Fly On A Treadmill Uncovers Potential Hearing Aid Problem

Fly On A Treadmill Uncovers Potential Hearing Aid Problem

You’re a tiny parasitic fly, minding your business, stuck with wax to a tether and standing on a spherical treadmill. Why? You don’t quite remember, but it’s fine. This is what you do now.

Image: Lee et al

Suddenly, a cricket chirps, and another sound plays somewhere near it. Ah! I must approach that cricket, you think. I must raise my larvae on top of it. Because that is also what I do. So you run, run towards where you think the sound of the cricket is coming from. But in the distance, a pair of scientists gasp in surprise. Why isn’t that fly running towards the cricket sound?

Scientists have been using the Ormia ochracea fly in order to develop hearing aids that don’t just amplify sound; they can actually tell the listener where the sound came from. That’s because the tiny fly can tell the direction a sound came from, despite the fact that it essentially hears the sounds at exactly the same time in both ears. But a pair of researchers came across a problem with the insect’s ears that might complicate the goal of turning them into new ears for humans.

“If we’re in a noisy situation and want to perceive the speech of a single person in front of us and they’re beside a source [of noise], it will be harder to hear the speech from the one person,” study author Norman Lee, now assistant professor of biology at St Olaf College in Minnesota, told Gizmodo. “But if we spatially separate the person from the noise, then it becomes easier for us to perceive that signal of interest.”

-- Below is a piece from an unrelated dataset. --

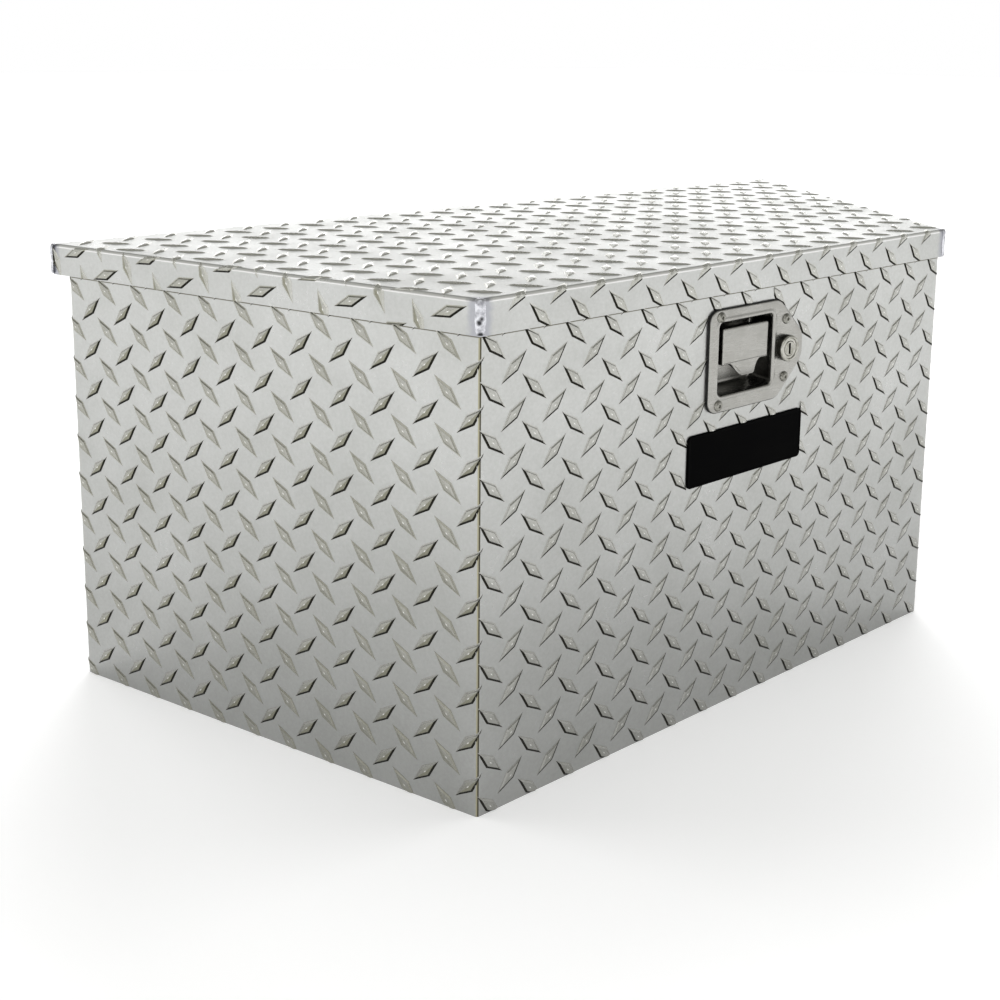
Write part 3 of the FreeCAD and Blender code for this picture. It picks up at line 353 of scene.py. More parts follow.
@dataclass(frozen=True)
class ShadedLug(RolledAluminium):
    """A tread lug: painted shade from a face attribute, and a worn-bright ridge with a painted highlight,
    from its "rise" attribute.
    """

    wave_depth_mm: float = 0.02
    thin_shade: str = "#858476"
    thick_shade: str = "#0E0D0A"
    polished: str = "#EAEAE7"
    ridge: Point = (0.92, 0.99)    # how far up the crown the worn-bright ridge with its painted highlight starts, and where it is brightest

    def marks_and_painted_light(self, graph: Surface) -> None:
        """Lays the light painted shade, then the dark one, then the worn-bright ridge with its painted
        highlight.

        Args:
            graph: the material's nodes.
        """
        # painted shade: dark under each lug and on its low flanks, lighter on its crown
        lug_shade = graph.attribute("lug_shade")
        graph.paint(graph.span(lug_shade, 0.0, 0.5), self.thin_shade)
        graph.paint(graph.span(lug_shade, 0.5, 1.0), self.thick_shade)
        # worn bright and painted highlight: the top of each lug's ridge
        graph.paint(graph.span(graph.attribute("rise"), *self.ridge), self.polished)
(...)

You’d think that flies, like humans, would better locate the source of a sound if it was more isolated from some masking background noise. “That’s not what we found,” said Lee. “That was part of the interesting result.”

The experimenters first played a cricket sound without any background noise, and the fly seemed to walk towards it on the treadmill. When the researchers introduced a masking noise to the right of the cricket, the fly’s path on the treadmill veered slightly to the left, and vice versa. When the masking noise was far to the right of the cricket’s, the fly’s path veered even further to the left — implying that the fly was even worse at determining the cricket sound’s location with further separation of the two.

You might think the fly was just afraid of the unfamiliar background sound, but when the researchers played the background noise without the cricket, the fly moved a little bit and then stood still, according to the study that will be published in the journal eLife.

Plenty of things might explain what was going on here, mainly involving the fly’s biology and how it actually hears. But the important thing is that if you’re using these flies to make better hearing aids, the results present a potential issue. Wearers of the fly-inspired aids might not be able to distinguish where sounds came from in the presence of multiple sources from different directions, either.

The study’s reviewers pointed out something important — the study only tests separations between a source and a masking noise of around six degrees or higher, and doesn’t test the two coming from smaller separations or the same place. That means the researchers can’t conclude whether or not the fly can tell the difference between sounds coming from smaller angles of separation.

Lee was quick to point out the study’s other limitations, too. The fly is tethered to a trackball, so “nothing about the sound is changing while they’re walking”. This isn’t anything like what happens in the wild, where there are a lot of sounds potentially masking the cricket’s, and obviously the fly can still find the cricket because it hasn’t gone extinct.

So, what’s next for the hearing aid researchers? Lee pointed out that they may already be working on solutions and processing algorithms for this problem. I reached out to the researchers behind past fly-inspired hearing aid research to see whether they had any comment, but had not heard back at time of writing.

If you do find yourself stuck to a trackball running aimlessly towards a cricket while disappointing some higher power, though, worry not. You tried your best.